El objetivo del proceso ahora denominado “de Oslo” es llegar a elecciones presidenciales democráticas transparentes y creíbles, las que deberían satisfacer la condición previa de que ambas partes contribuyan a fomentar confianza en el ciclo de transición política. Después sería necesario desarrollar una serie de medidas electorales para garantizar las elecciones, en las que deberían participar los venezolanos que se encuentran en el exterior y ser convocados observadores internacionales como garantía del proceso. La tercera etapa consistiría en montar acciones postelectorales que avalen la confiabilidad de los actuales contrincantes y la elaboración de un programa internacional de ayuda que permita reconstruir la economía venezolana.

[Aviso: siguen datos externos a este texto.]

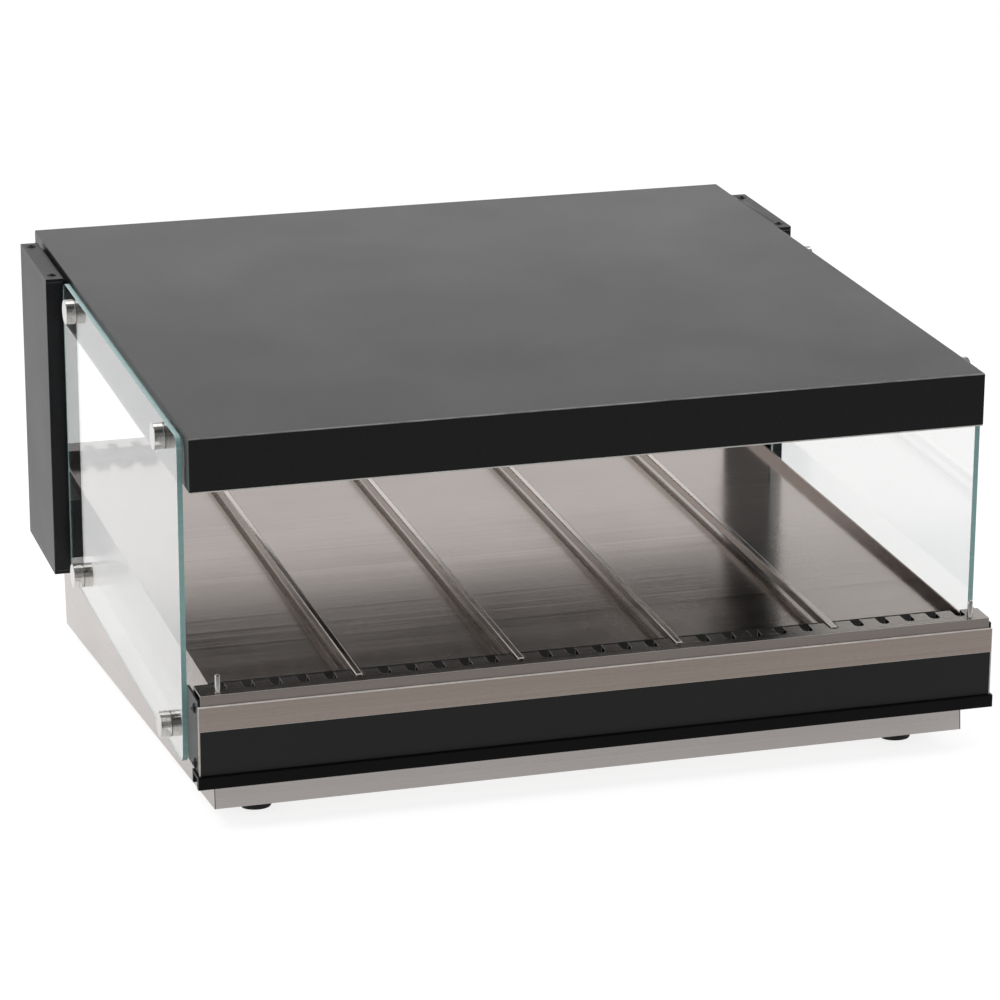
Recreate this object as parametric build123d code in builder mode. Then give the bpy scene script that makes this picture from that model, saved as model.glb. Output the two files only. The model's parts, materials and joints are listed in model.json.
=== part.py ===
from build123d import *
import os
from math import cos, radians, sin

os.makedirs("parts", exist_ok=True)

# Heated display case: a heated shelf on a wedge base, a heated canopy over it, glass sides.
# Millimetres. +Z is up, the front faces -Y, and the origin is under the middle of the case.
# The shelf and the canopy slope down to the front, so most pieces are drawn in a sloping
# frame: x to the right, u up the slope to the rear, n square to the canopy's top.
# Its origin is the middle of the canopy's front top edge.

# Driving dimensions of the whole case
slope_angle = 6.2
canopy_width = 610.0
canopy_length = 612.0
canopy_height = 40.0
front_edge_height = 293.0
opening_height = 146.0

# Canopy
canopy_sheet = 1.2
canopy_edge_round = 1.0
liner_sheet = 1.2
liner_inset = 0.4
canopy_insulation_thickness = 8.0
canopy_insulation_margin = 12.0

# Radiant heaters in the canopy
heater_rows = {"front": 170.0, "rear": 430.0}
window_end_margin = 45.0
window_width = 60.0
reflector_sheet = 0.8
reflector_height = 26.0
reflector_top_width = 40.0
reflector_flange = 7.0
element_diameter = 8.0
element_drop = 27.0
element_reach = 24.0
holder_width = 18.0
holder_thickness = 10.0
guard_wire = 2.0
guard_frame_wire = 3.0
guard_overlap = 6.0
guard_pitch = 26.0

# Comb rails and dividers
rail_rise = 10.0
rail_depth = 23.0
rail_sheet = 1.5
rail_overhang = 0.5
rail_back = 2.0
slot_pitch = 20.5
slot_width = 8.0
slot_depth = 14.0
slot_end_margin = 10.0
divider_width = 5.0
divider_height = 7.0
divider_round = 1.0
divider_steps = (-9, -3, 3, 9)
divider_end_gap = 2.0
divider_seat_gap = 0.3
divider_proud = 1.0
stop_pin_diameter = 4.0
stop_pin_height = 14.0
stop_pin_end_inset = 14.0
stop_pin_inset = 4.5
stop_pin_grip = 4.0

# Heated shelf
shelf_side_inset = 12.2
shelf_shortening = 14.0
shelf_depth = 56.0
shelf_sheet = 1.5
shelf_top_sheet = 1.2
shelf_lip = 7.0
shelf_heater_thickness = 3.0
shelf_heater_margin = 30.0
shelf_insulation_thickness = 25.0
shelf_tray_sheet = 1.2
fit = 0.3
cut_margin = 1.0

# Front strip
trim_overhang = 0.2
trim_thickness = 2.5
trim_drop = 8.0
trim_height = 53.0
label_height = 34.0
label_thickness = 1.0
label_end_margin = 1.2
sill_height = 10.0
sill_wall = 2.5
sill_round = 1.0
sill_overhang = 1.3
sill_reach = 18.0
end_plate_thickness = 2.0
end_plate_length = 36.0
end_plate_drop = 4.0
end_screw_diameter = 8.0
end_screw_head = 2.0
end_screw_shank = 4.0
end_screw_length = 8.0
end_screw_inset = 12.0
end_screw_margins = (9.0, 5.5)

# Glass sides and their fixings
glass_thickness = 4.0
glass_length = 440.0
glass_drop = 4.0
glass_foot = 3.0
glass_setback = 18.0
glass_corner = 10.0
glass_gap = 1.0
standoff_diameter = 20.0
standoff_cap = 8.0
standoff_chamfer = 0.8
standoff_stud = 6.0
standoff_hole = 8.0
standoff_end_inset = 48.0
standoff_top_inset = 12.5
standoff_bottom_inset = 14.5
stud_grip = 6.0

# Columns
column_width = 14.5
column_depth = 118.0
column_drop = 4.0
column_foot = 10.5
column_wall = 1.6
column_gap = 2.7
column_setback = 9.0
column_cap = 3.0
column_edge_round = 0.8
cap_screw_inset = 12.0
cap_screw_head = 7.0
cap_screw_head_height = 2.0
cap_screw_shank = 3.5
cap_screw_length = 14.0
cap_recess_clearance = 0.5
channel_width = 9.0
pad_margin = 8.0
pad_height = 28.0
pad_drop = 8.0
bracket_height = 50.0
bolt_diameter = 5.0
bolt_head = 9.0
bolt_head_height = 3.0
bolt_spacing = 52.0
bolt_reach = 3.0
hole_clearance = 0.2

# Supply lead up the left column
lead_diameter = 4.0
lead_bend = 5.0
lead_tail = 14.0

# Base
base_sheet = 1.5
base_front_setback = 21.6
base_flange = 12.0
foot_height = 12.3
foot_diameter = 30.0
foot_tip_diameter = 26.0
foot_side_inset = 39.0
foot_end_inset = 38.0
foot_screw_diameter = 5.0
foot_screw_head = 9.0
foot_screw_head_height = 3.5
foot_recess_clearance = 0.5
foot_screw_grip = 5.0
foot_screw_recess = 1.0
panel_screw_head = 7.0
panel_screw_head_height = 2.0
panel_screw_shank = 3.5
panel_screw_length = 6.0
bottom_screw_columns = 4
bottom_screw_inset = 49.0
vent_width = 3.0
vent_length = 40.0
vent_pitch = 9.0
vent_count = 8

# Controls on the rear panel, as seen from behind, from the middle of the panel
control_height = 58.0
knob_places = {"canopy": -40.0, "shelf": 40.0}
lamp_offset = 34.0
switch_place = 120.0
inlet_place = 200.0
rear_vent_place = -200.0
rear_vent_length = 80.0
rear_vent_count = 6
knob_diameter = 36.0
knob_height = 15.0
knob_skirt_height = 4.0
knob_grip_width = 9.0
knob_gap = 1.0
knob_round = 1.2
pointer_width = 1.6
pointer_depth = 0.6
shaft_diameter = 6.0
shaft_clearance = 0.08
shaft_depth = 12.0
shaft_end_gap = 1.0
thermostat_size = 34.0
thermostat_depth = 24.0
bushing_diameter = 10.0
lamp_diameter = 10.0
lamp_body_diameter = 8.0
lamp_dome = 3.0
lamp_round = 1.8
lamp_body_length = 20.0
switch_bezel_margin = 1.5
switch_bezel_thickness = 2.0
switch_wall = 2.2
switch_body_depth = 20.0
rocker_width = 14.0
rocker_height = 22.0
rocker_peak = 3.2
rocker_valley = 1.4
rocker_root = 3.0
rocker_clearance = 0.8
rocker_tilt = 7.0
rocker_taper = 1.0
rocker_pivot_depth = 0.5
rocker_pin = 3.0
rocker_pin_clearance = 0.08
rocker_pin_length = 1.5
inlet_flange_width = 48.0
inlet_flange_height = 28.0
inlet_flange_thickness = 3.0
inlet_body_width = 28.0
inlet_body_height = 21.0
inlet_body_depth = 22.0
inlet_mouth_width = 24.0
inlet_mouth_height = 17.0
inlet_mouth_depth = 16.0
inlet_pin_width = 2.0
inlet_pin_height = 4.0
inlet_pin_spacing = 7.0
inlet_pin_offset = 2.0
inlet_pin_length = 12.0
terminal_width = 56.0
terminal_depth = 24.0
terminal_height = 16.0
terminal_ways = 5
terminal_hole = 5.0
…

Va de suyo, que todo ello no servirá para eliminar del todo los múltiples interrogantes de semejante proceso de desarraigo y destrucción. Es muy difícil limpiar todo el camino que está por delante, pues supone discutir la permanencia o no de Maduro hasta las elecciones; o temas como cuál habrá de ser la situación de los responsables de la represión y de los militares que se han beneficiado con la existencia de este régimen y otros ángulos muy sensibles de tal escenario. A pesar de todo, el aludido camino es significativo y debería ser escoltado por Argentina, pues hasta donde se ve es el único en el que ambas partes parecen estar dialogando.